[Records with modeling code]
****
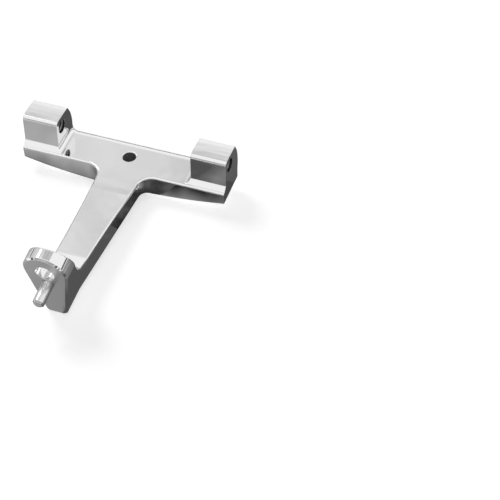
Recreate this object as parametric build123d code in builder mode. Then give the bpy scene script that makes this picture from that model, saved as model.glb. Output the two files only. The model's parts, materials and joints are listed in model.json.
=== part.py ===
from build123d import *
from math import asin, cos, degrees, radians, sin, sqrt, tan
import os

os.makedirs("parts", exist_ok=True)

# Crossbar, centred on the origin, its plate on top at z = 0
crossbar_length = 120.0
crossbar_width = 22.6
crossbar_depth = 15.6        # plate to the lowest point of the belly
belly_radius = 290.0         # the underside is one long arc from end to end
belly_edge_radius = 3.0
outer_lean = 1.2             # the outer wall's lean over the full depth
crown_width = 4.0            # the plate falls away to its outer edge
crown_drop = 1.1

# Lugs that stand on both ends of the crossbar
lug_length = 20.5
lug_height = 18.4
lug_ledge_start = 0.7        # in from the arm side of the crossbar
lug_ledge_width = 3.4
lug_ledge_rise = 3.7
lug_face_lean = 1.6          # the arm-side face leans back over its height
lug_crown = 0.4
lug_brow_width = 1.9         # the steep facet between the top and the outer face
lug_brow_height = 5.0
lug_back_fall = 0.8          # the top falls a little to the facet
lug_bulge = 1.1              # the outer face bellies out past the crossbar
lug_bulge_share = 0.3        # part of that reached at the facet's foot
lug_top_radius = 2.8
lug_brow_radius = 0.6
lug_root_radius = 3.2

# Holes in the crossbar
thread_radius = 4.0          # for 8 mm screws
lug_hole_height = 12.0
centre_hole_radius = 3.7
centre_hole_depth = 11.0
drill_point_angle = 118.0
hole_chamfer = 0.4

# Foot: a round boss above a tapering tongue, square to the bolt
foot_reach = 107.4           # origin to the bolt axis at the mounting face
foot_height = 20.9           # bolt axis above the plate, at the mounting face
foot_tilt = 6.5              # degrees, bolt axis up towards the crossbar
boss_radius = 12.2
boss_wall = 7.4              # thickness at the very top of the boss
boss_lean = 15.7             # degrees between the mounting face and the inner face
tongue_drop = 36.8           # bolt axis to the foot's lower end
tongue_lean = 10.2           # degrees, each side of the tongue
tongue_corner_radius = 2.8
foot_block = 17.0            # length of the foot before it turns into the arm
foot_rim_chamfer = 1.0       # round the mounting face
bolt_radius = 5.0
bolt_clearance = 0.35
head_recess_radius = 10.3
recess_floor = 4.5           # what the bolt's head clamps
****
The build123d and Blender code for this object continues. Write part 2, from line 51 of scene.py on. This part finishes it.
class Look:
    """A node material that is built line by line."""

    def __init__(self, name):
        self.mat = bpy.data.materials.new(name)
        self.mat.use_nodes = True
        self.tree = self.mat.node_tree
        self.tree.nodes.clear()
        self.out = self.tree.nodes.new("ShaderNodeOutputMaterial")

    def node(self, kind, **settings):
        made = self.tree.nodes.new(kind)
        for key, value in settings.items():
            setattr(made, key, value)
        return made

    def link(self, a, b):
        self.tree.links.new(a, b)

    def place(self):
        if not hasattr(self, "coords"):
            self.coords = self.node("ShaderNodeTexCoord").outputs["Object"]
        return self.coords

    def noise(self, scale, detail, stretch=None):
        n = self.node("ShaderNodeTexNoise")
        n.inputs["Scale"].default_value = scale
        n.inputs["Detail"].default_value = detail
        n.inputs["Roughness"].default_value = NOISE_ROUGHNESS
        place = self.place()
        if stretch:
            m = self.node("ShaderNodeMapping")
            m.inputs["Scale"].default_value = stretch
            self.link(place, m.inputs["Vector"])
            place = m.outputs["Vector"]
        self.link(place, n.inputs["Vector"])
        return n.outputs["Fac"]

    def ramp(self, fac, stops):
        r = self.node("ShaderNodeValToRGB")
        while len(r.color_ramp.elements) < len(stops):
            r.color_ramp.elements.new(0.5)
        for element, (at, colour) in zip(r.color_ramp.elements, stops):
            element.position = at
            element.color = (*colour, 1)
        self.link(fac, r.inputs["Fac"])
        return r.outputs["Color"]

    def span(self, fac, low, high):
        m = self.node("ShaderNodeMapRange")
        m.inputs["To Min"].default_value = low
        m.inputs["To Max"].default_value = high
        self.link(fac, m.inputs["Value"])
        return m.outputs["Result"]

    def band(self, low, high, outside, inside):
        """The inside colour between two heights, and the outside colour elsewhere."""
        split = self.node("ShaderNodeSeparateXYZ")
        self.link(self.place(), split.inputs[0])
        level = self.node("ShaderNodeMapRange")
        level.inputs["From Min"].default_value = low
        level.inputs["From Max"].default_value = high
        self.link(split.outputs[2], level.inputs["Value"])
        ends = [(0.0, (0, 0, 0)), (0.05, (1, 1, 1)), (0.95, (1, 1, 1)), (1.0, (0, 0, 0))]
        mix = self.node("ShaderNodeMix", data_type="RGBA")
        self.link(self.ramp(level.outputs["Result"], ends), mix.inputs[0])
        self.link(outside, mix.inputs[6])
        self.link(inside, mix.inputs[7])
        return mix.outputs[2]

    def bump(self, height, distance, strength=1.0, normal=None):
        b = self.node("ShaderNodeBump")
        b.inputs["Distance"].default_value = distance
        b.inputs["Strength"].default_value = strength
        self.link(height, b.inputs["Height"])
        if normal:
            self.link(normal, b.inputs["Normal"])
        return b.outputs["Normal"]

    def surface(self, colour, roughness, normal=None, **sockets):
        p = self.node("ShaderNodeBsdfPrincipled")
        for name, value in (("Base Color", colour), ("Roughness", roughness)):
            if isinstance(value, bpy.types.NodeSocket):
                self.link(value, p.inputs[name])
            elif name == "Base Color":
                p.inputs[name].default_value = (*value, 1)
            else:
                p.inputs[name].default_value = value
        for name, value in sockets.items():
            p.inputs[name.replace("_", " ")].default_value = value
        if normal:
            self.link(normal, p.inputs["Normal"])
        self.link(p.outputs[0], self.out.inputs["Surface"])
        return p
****
EXERCISE: Return exactly the lines from the line that has "The build123d and" to the line that has "return self.coords", both of them included.

EXPECTED OUTPUT:
The build123d and Blender code for this object continues. Write part 2, from line 51 of scene.py on. This part finishes it.
class Look:
    """A node material that is built line by line."""

    def __init__(self, name):
        self.mat = bpy.data.materials.new(name)
        self.mat.use_nodes = True
        self.tree = self.mat.node_tree
        self.tree.nodes.clear()
        self.out = self.tree.nodes.new("ShaderNodeOutputMaterial")

    def node(self, kind, **settings):
        made = self.tree.nodes.new(kind)
        for key, value in settings.items():
            setattr(made, key, value)
        return made

    def link(self, a, b):
        self.tree.links.new(a, b)

    def place(self):
        if not hasattr(self, "coords"):
            self.coords = self.node("ShaderNodeTexCoord").outputs["Object"]
        return self.coords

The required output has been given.